A União Europeia encontra-se numa crise, que mais parece um estado de alma. Esta crise, súmula de várias crises, é diferente de todas as outras que já passaram, pela realidade que de si se descobre. Os Estados-Membros, defensores de uma União construída pela constante e progressiva União política e económica, afinal, são soberanos. O que a soberania de um Estado pressupõe tem um caráter quase divino: não é transmissível, não cessa e não é delegável, em entendimento último, o seu objetivo é a defesa dos interesses do povo sobre a qual é exercida. Eis o problema da União Europeia, a constante delegação de poderes soberanos a Instituições Europeias causa estranheza ao Sistema Internacional em si, assim como aos próprios Estados que os delegam. O resultado do pragmatismo de aprofundamento de Monnet e a pressa do alargamento após a queda do Bloco Soviético tornou-se um limbo; um limbo de uma União que não sabe em que pé se colocar, o da maior integração para uma União unida sob a sua bandeira azul e estrelada, ou uma grande concertação de Estados Europeus sob interesses que lhes são comuns.

O papel das atuais crises vieram provar as fragilidades europeias, e ao mesmo tempo, caracterizaram as crises como estados de alma. De 2010 até 2016 só se falou na crise económica com as intervenções e os riscos na Grécia, Irlanda, Portugal, Espanha, Itália e Chipre. Entretanto passou-se para a crise política do desmembramento, com os movimentos independentistas no Reino Unido e Espanha e da saída da União pelo Reino Unido. Como se não bastasse esta foi sucedida pela crise do terror e dos refugiados, com os dramáticos movimentos migratórios e os atentados nos corações da Europa. As crises sucedem-se e substituem-se, apagando da memória todas aquelas que ainda continuam. Continua a existir crise económica, com crise de crescimento, riscos de deflação, alto nível de desemprego jovem na União e ciclos económicos desfasados entre os Estados-Membros. Continuamos com crise política nos Estados Europeus. O Reino Unido ainda não realizou o referendo quanto à sua continuação na União, existindo o risco da city of London realmente sair e abrir um precedente na história da Europa Unida. As eleições regionais em França mostraram que o voto em partidos nacionalistas pode ser um voto útil e sedutor em contextos de crise, e respostas nacionais e europeias são urgentemente necessárias. A atual crise do terror e dos refugiados revê-se em respostas não coordenadas dos Estados-Membros, que levantam fronteiras, sobrecarregam os seus parceiros, demoram a tomar medidas e colocam em causa a União fundada na dignidade humana, liberdade, igualdade, Estado de Direito e respeito pelos direitos do Homem.(artigo 2º do Tratado da União Europeia)

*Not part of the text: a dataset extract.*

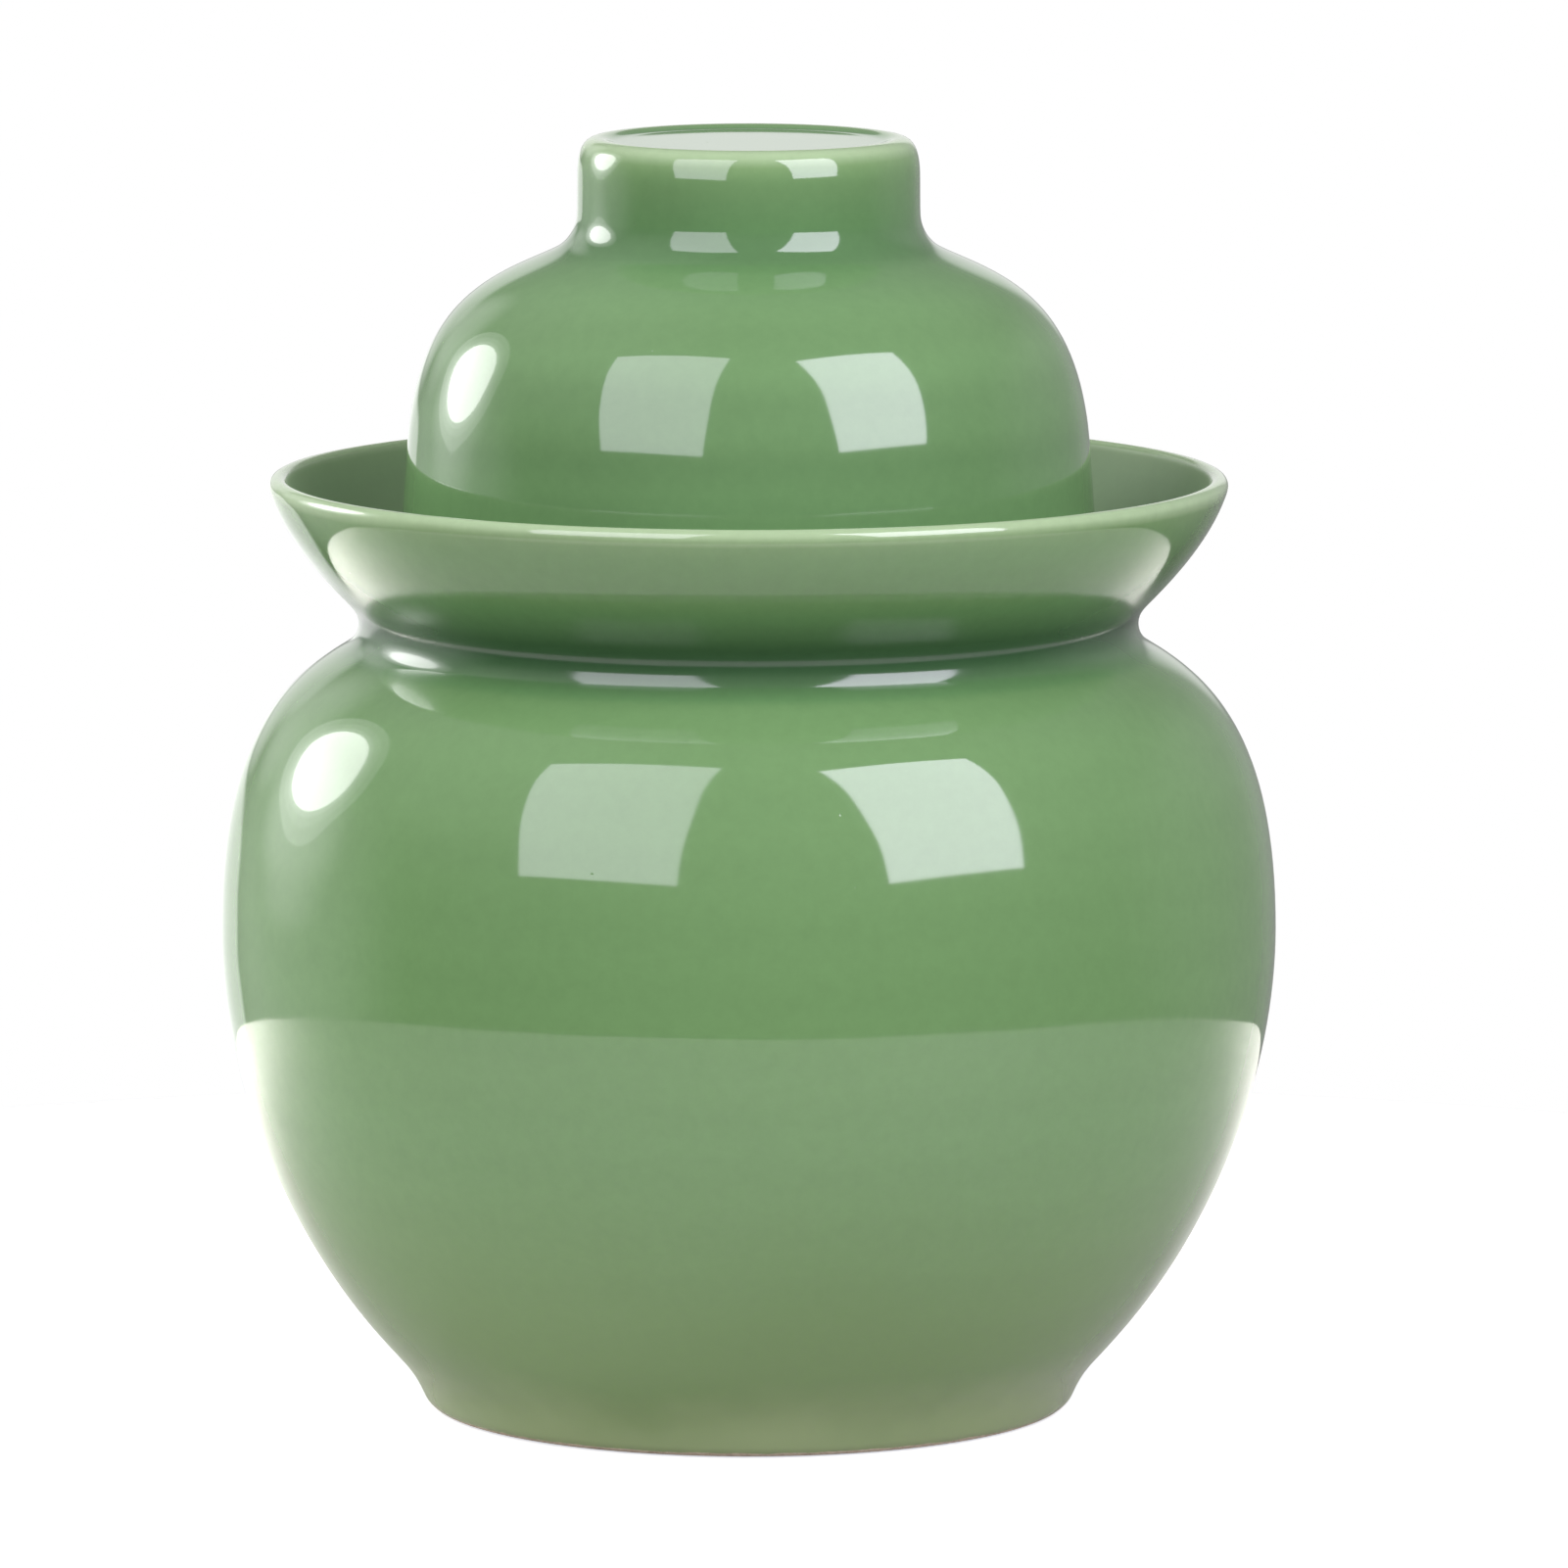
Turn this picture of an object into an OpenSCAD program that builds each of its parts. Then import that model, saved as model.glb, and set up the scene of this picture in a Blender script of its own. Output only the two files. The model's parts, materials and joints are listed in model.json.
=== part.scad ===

Neste sentido a União torna-se incapaz de se impor como organização, pela sua complexidade, pela sua singularidade. A maior construção democrática e a maior experiência de integração económica internacional é fruto de Estados Soberanos. Não existe uma instituição líder europeia. Na sua pluralidade de Presidentes, uma declaração do Presidente da Comissão, ou do Conselho, ou do Parlamento Europeu são como declarações difusas de Estado, não se sabendo, na prática, quem efetivamente tem poderes de orientação sobre a Europa. Acresce-se que, pela sua importância, o Presidente do Banco Central Europeu, sem qualquer responsabilidade de orientação política inerente, consegue influenciar também os desígnios da União. Neste vazio institucional surgem líderes de Estados-Membros que conseguem ser a voz da União, mormente considerada a Chanceler Alemã. A relevância geoestratégica da União Europeia não coincide com a sua capacidade geopolítica, caracterizando-se como um vazio no sistema internacional. Uma crise de identidade é o resultado de todas as outras, na qual os académicos mais românticos que ainda discutem a Legitimidade Democrática da União Europeia arriscam-se a vir a discutir a Legitimidade da União Europeia para os Estados dela pertencentes. Por fim, a esta crónica de crises poder-se-á somar uma crise que tenho lido e discutido com alguns colegas: a crise geracional e da consciência de Estado, do desaparecimento daquelas personalidades, pais fundadores que incubaram a ideia de uma “Paz Perpétua” Europeia, no anseio de evitar os horrores que assolaram a sua geração, das Guerras do século passado.